A zmieniając trochę temat. Urodził się pan w Polsce, służył pan w 24 pułku ułanów wchodzącego w skład polskiej dywizji, kanadyjskiej armii, przez sześć lat mieszkał pan w Argentynie, a od 1952 roku mieszka pan i tworzy w Toronto. Proszę opowiedzieć, jak do tego doszło, że większość swojego życia związał pan z Kanadą?
SS: Urodziłem się w miejscowości Wturek koło Kruszwicy, ale przed wojną mieszkałem w Łodzi. Podczas wojny 24 pułk ułanów, w którym służyłem, stacjonował w Szkocji i czekał na inwazję niemiecką. Byliśmy wtedy bardzo młodzi i szkoda nam było bezczynnie czekać, chcieliśmy iść na studia. Różni zmobilizowani ludzie nauki, profesorowie, doktorzy, których nazywaliśmy „leśnymi dziadkami”, bo mieli siwe włosy, organizowali dla młodych seminaria i pogadanki. Jeden z nich – docent Politechniki Warszawskiej, Jan Łukasz Pągowski, powiedział nam kiedyś, że jeśli człowiek chce coś w życiu osiągnąć, to musi to osiągnąć przed 30-tką. Wziąłem sobie to do serca, i powziąłem postanowienie, że muszę skończyć studia w Anglii, bo jak się wojna skończy mogę mieć już więcej niż 30 lat. Skończyłem więc dwuletni college organizacji przemysłu, po którym odbyłem praktyki. Ale od dziecka interesował mnie rysunek, skończyłem więc także wydział rysunku w Glasqow School of Art. Narysowałem nawet portret Winstona Churchilla, który mu podarowałem.
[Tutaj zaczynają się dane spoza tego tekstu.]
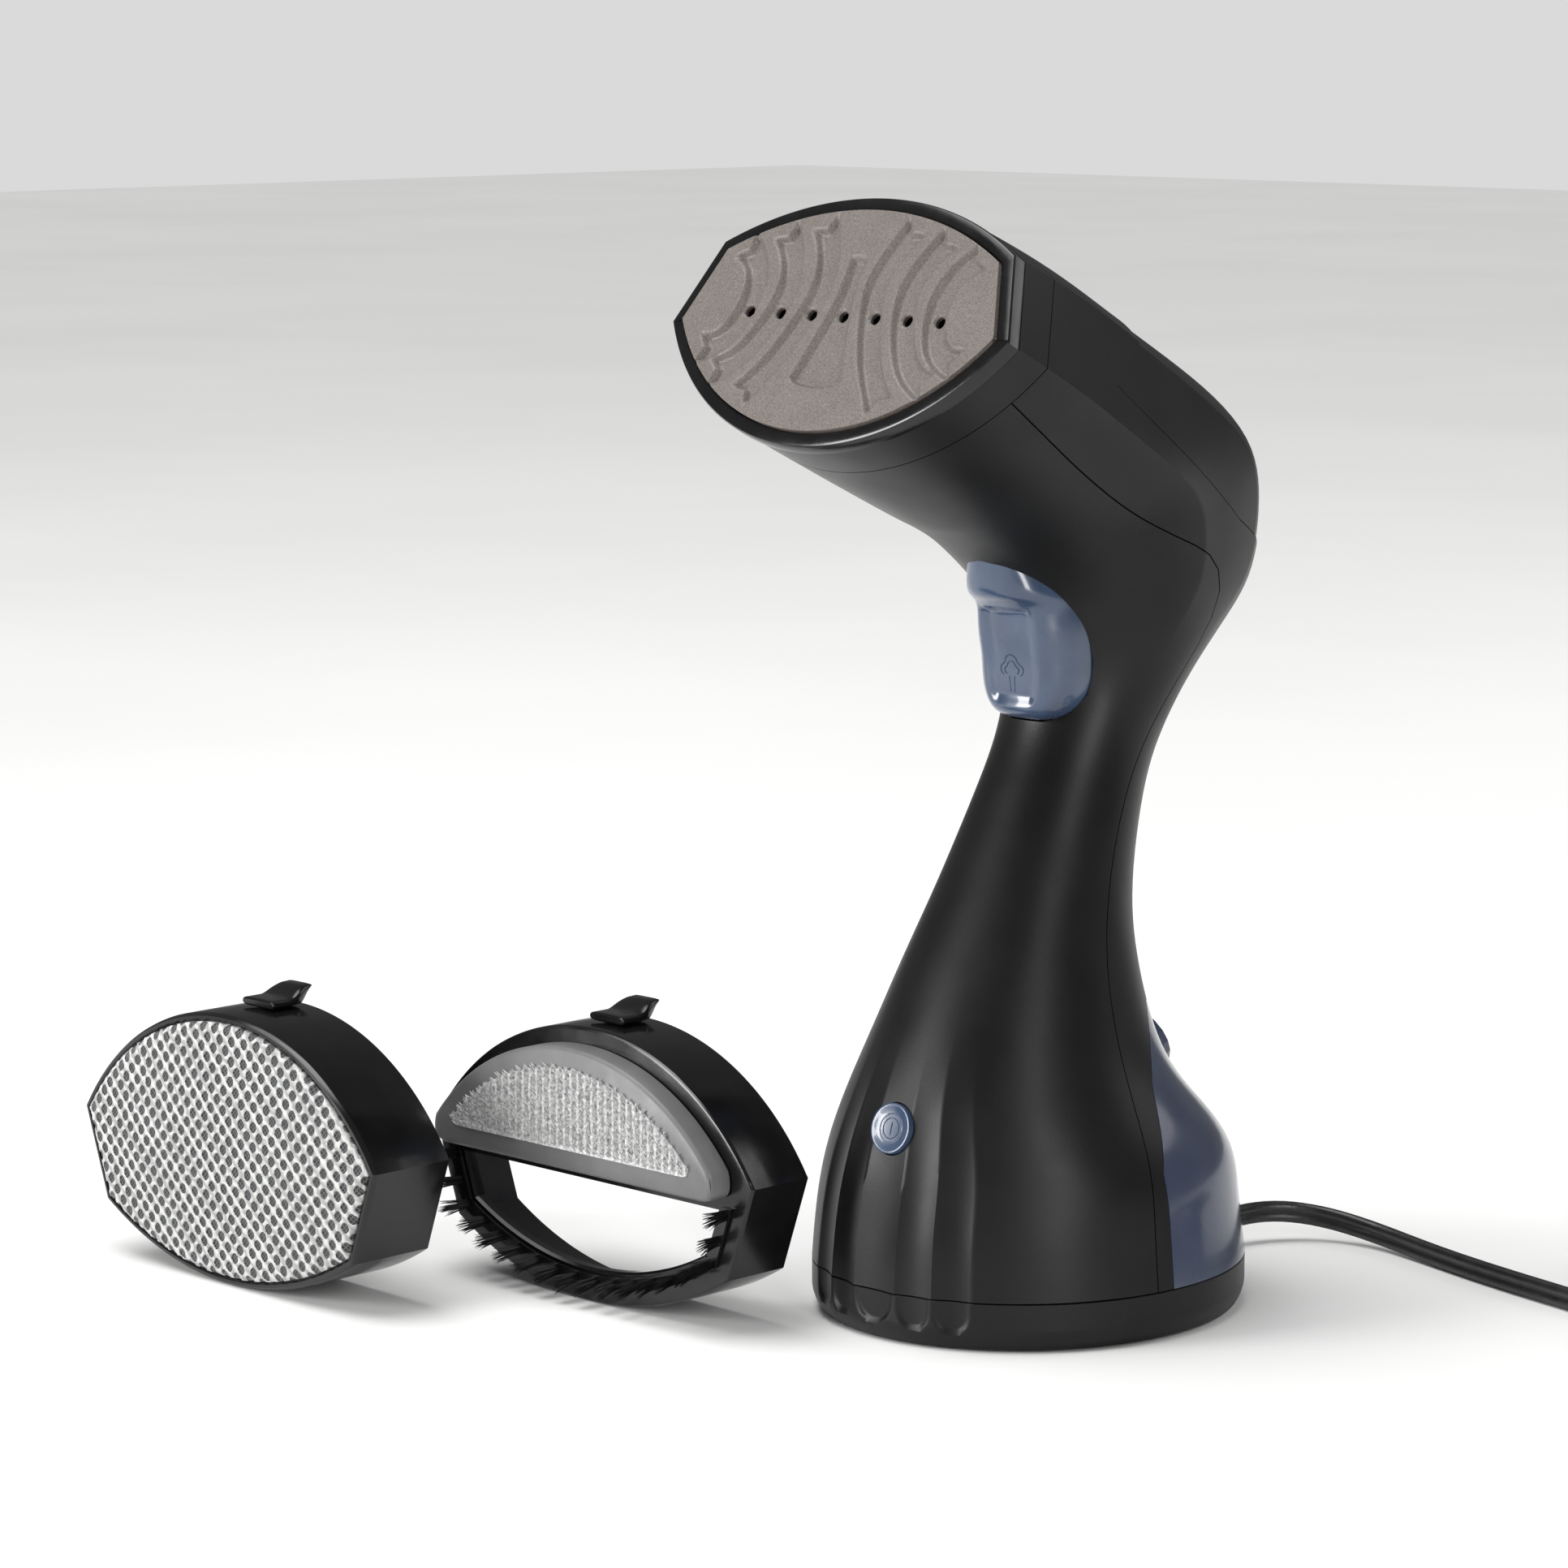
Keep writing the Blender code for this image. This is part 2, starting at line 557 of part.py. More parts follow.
def make_trigger(tools, blue, steel, grey):
    y, z = TRIGGER_PIVOT
    trigger = trigger_body("trigger", 0.0, PARTS, blue)
    arm = prism("trigger_arm", ((y - 5.0, z + 4.5), (y + 5.0, z + 4.5), (6.0, 184.0), (5.0, 180.0),
                                (-10.0, 180.0)), 3.6, CUTTERS)
    join_with(trigger, arm)
    cut_with(trigger, rod("pin_bore", (-20.0, y, z), (20.0, y, z), TRIGGER_PIN_RADIUS + 0.05, CUTTERS,
                          segments=16))
    rod("trigger_pin", (-12.0, y, z), (12.0, y, z), TRIGGER_PIN_RADIUS, PARTS, steel, segments=16)

    bracket = prism("trigger_bracket", ((-26.0, 199.0), (23.0, 199.0), (23.0, 150.0), (20.0, 150.0),
                                        (20.0, 176.0), (-26.0, 176.0)), BRACKET_HALF_WIDTH, PARTS, steel)
    keep_inside(bracket, tools["lining"])
    cut_with(bracket, box("bracket_slot", (-7.8, -40.0, 140.0), (7.8, 15.0, 210.0), CUTTERS),
             trigger_body("trigger_room", FIT + 1.2, CUTTERS),
             rod("pin_seat", (-20.0, y, z), (20.0, y, z), TRIGGER_PIN_RADIUS + GAP, CUTTERS, segments=16))

    coil_spring("trigger_spring", (4.5, y, z), 2.8, TRIGGER_PIN_RADIUS + 1.0, 0.4, 3, steel)
    box("micro_switch", (-3.2, 14.4, 165.0), (3.2, 19.7, 175.0), PARTS, grey)
    pivot("trigger_axis", (0.0, y, z), trigger)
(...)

Dostałem potem list z podziękowaniem, w którym jego osobisty sekretarz pisał, że panu Churchillowi portret się podobał i gratuluje ducha bojowego mnie oraz całemu 24 pułkowi ułanów.
Po wojnie zastanawiałem się co ze sobą zrobić. Europa była w gruzach, w Anglii jeszcze przez cztery lata po wojnie żywność była reglamentowana, ci co powrócili do Polski, zostali wywiezieni na Syberię. Kanada wówczas przyjmowała tylko pracowników farm i pomoce domowe. Ktoś mi wtedy powiedział, że Ameryka Południowa daje wizy, więc wybrałem Argentynę i pojechałem do Buenos Aires. Na zewnątrz był to piękny kraj i wysoka kultura. Do kina np. młodego kawalera nie wpuszczono bez krawata, ale nic tam nie można było zrobić bez łapówki. Argentyńczycy byli eleganccy, towarzyscy, ale wszystko co mieli zrobić, to – jutro, jutro. Tak więc po sześciu latach zacząłem znów myśleć o zmianie kraju. Przeczytałem w angielskiej gazecie, że Kanada zmieniła prawo emigracyjne i bez trudności dostałem wizę. Skierowano mnie do Edmonton. Ale w Toronto zmieniałem samolot. Wyszedłem na ulicę, miasto wyglądało nieprzyjemnie, jakieś rudery zamiast domów. Nikogo tu nie znałem, więc podszedłem do policjanta i zapytałem się, czy zna jakąś polską organizację, a ten zaprowadził mnie do redakcji „Związkowca”. Tam mi odradzili, żebym jechał dalej. I tak zostałem w Toronto.
JSG: Jak to się stało, że stał się pan projektantem mebli?
SS: Trzeba było coś robić, w Kanadzie było mało fabryk, a ja miałem zdolności artystyczne. Przeczytałem kiedyś ogłoszenie w gazecie, że przedsiębiorstwo węglowe potrzebuje liternika, więc zgłosiłem się. Ale gdy skończyłem tę pracę, przedsiębiorca mnie zwolnił. Wtedy zająłem się reklamą, robiłem olbrzymie szyldy. Później malowałem i urządzałem wnętrza sklepowe, też z różnymi problemami, bo nie chciałem zapisać się do Związków Zawodowych. Wtedy znajomi McLaine, którzy wydawali specjalistyczne miesięczniki dla różnych zawodów, podpowiedzieli mi, żebym zaprojektował biurko dla recepcji. Zaprojektowałem, dałem stolarzom Łotyszom do zrobienia i pokazałem. I tak dostałem kontrakt na biurka. Stopniowo poznawałem architektów i zacząłem projektować krzesła. To nagrodzone w Mediolanie, trójnożne krzesło było moim pierwszym projektem. Potem dostałem najpierw duże zamówienie od amerykańskiej firmy, a potem przychodziły kolejne zamówienia: od rządu federalnego i od różnych korporacji, bo takich mebli nie było w Kanadzie. I tak to się zaczęło.
Rozmowa odbyła się w 2006 roku w Toronto, Stefan Siwiński zmarł w 2009 roku.